#### TASK STATEMENT:
Say how many lines include the word "parts". Reply with nothing but the number.

#### DATA:

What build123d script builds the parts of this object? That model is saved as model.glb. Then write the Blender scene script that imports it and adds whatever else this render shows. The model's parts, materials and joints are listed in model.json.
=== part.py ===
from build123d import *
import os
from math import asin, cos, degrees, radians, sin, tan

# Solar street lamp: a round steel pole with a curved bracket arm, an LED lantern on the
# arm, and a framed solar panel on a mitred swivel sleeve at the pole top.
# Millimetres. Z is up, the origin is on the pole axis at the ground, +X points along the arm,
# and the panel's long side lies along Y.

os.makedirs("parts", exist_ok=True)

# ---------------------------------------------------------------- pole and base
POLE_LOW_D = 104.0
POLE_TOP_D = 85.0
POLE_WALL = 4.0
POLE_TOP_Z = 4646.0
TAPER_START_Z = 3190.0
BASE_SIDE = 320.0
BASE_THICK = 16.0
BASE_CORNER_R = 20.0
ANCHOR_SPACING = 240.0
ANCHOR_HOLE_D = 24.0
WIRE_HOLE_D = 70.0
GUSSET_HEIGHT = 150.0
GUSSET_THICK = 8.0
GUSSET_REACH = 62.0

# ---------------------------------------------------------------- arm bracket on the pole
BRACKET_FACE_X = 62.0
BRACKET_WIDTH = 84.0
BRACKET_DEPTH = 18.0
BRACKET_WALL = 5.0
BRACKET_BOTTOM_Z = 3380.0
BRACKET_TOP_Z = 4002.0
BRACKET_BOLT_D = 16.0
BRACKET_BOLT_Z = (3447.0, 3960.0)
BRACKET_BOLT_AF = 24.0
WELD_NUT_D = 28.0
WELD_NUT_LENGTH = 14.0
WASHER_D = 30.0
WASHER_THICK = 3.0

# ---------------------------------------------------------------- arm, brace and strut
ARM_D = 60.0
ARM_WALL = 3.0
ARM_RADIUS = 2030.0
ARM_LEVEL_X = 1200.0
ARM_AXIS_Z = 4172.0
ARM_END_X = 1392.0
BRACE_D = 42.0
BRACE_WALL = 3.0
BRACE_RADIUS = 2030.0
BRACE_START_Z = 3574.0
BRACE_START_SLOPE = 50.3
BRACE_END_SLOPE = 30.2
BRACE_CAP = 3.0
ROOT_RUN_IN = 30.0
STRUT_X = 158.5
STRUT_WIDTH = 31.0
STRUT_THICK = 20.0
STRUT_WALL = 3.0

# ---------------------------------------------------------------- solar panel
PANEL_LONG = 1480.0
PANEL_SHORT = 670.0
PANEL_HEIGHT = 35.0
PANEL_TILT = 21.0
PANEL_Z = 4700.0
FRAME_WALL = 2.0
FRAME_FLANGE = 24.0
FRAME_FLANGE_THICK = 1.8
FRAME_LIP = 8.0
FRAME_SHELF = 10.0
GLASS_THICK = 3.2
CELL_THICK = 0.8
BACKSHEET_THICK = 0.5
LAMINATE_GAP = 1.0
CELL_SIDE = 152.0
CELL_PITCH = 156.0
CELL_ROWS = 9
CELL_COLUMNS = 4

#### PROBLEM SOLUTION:
2